Tidwell has finally put the finishing touches on the first ever women’s basketball reunion for Feb. 15-16.

“I am trying to do everything I can to inject even more pride into our program,” Tidwell said. “I want everybody to come back and be honored. I want to make it a special occasion because they are special. They are Lady Cardinals.” Tidwell also spoke highly of current athletic director Jason Henderson, who he said is behind the reunion 100 percent.

Despite several league championship banners hanging in the Montagne Center, it’s time for the first Lady Cardinal to have a jersey retired. I don’t know whose, but there are plenty of good ones. Not only would it be the right thing to do, but it would also mean a lot to the man who restored a basketball program that was the laughing stock of the conference.

“Many thought I was crazy for leaving TCU and coming to Lamar,” stated Tidwell. “I knew my window was closing to be a head coach. I had people that believed in me, and one was Billy Tubbs, who I knew previously at TCU and of course, Dr. Jimmy Simmons. The (Lamar) program hadn’t had a winning season in 13 years, but it wasn’t depleted. I love this conference. We have some great rivalries.”

But how did Tidwell manage to turn the program around so quickly when several others failed?

“I have said this a thousand times — I haven’t scored a point, grabbed a rebound or made a steal,” said Tidwell. “It’s all about the players. Plus stability, and I’ve had a great support staff. I lost a good assistant in Joey Wells last year, but I was able to replace him with a former Division I head coach in John Ishee. That says a lot about this program. We also have television and radio shows, and that’s hard to find in the SLC.”
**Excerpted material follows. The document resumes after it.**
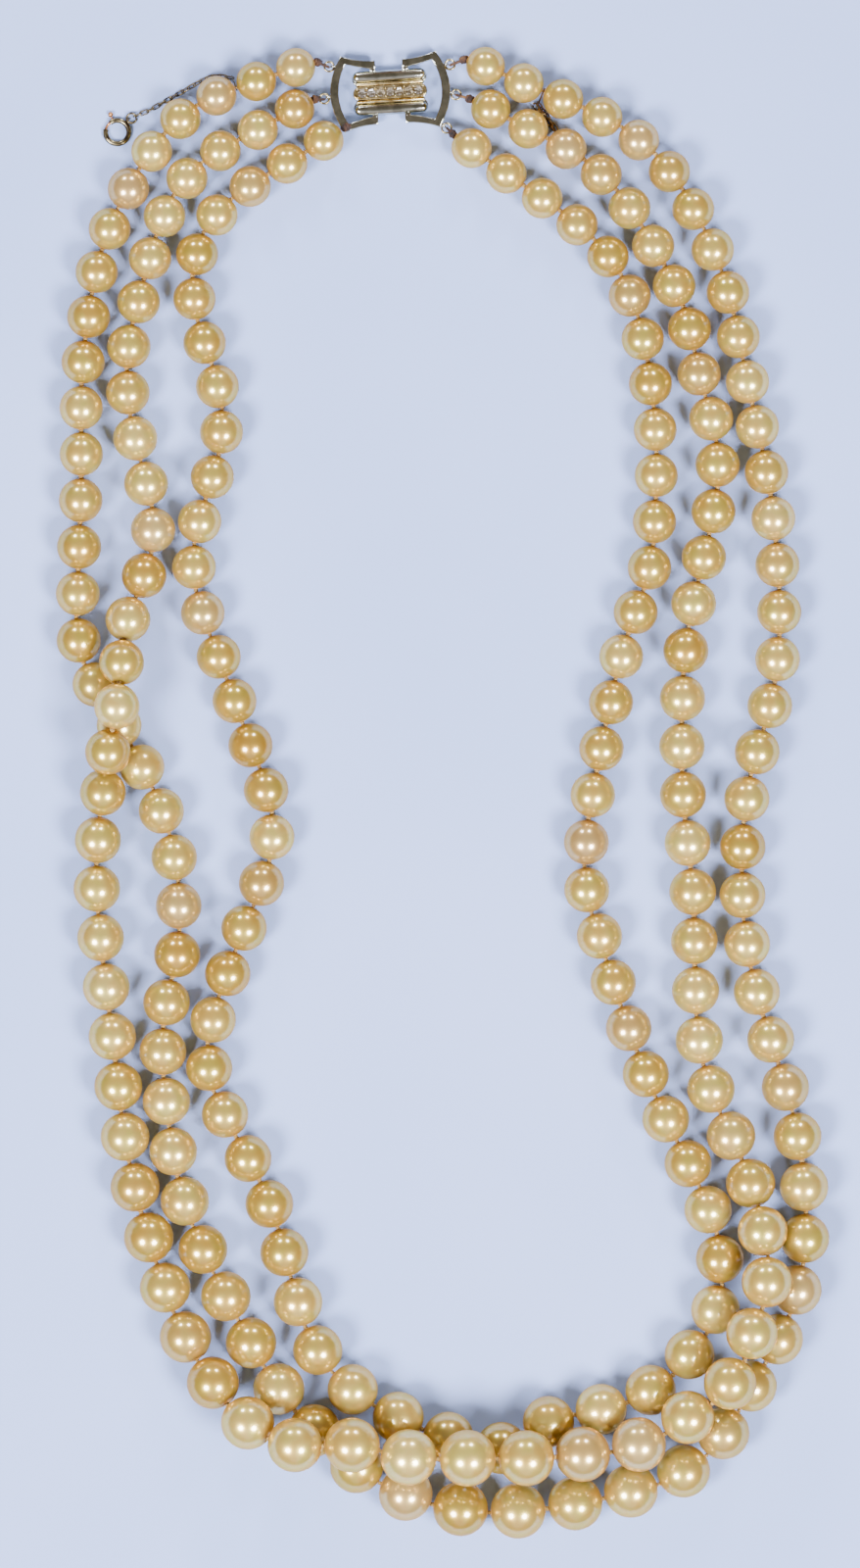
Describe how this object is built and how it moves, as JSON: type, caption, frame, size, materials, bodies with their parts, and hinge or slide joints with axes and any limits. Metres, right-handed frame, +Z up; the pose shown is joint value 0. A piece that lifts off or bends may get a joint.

It’s time for Southeast Texans to reenergize themselves and go see a Lamar women’s basketball game. Tidwell has poured blood, sweat and tears into this program, and what better way to reward not only him but also the hard working ladies who have helped this team become and exciting winning commodity.

Again, their next home game is tonight against Sam Houston State at 5:30 p.m. No excuses.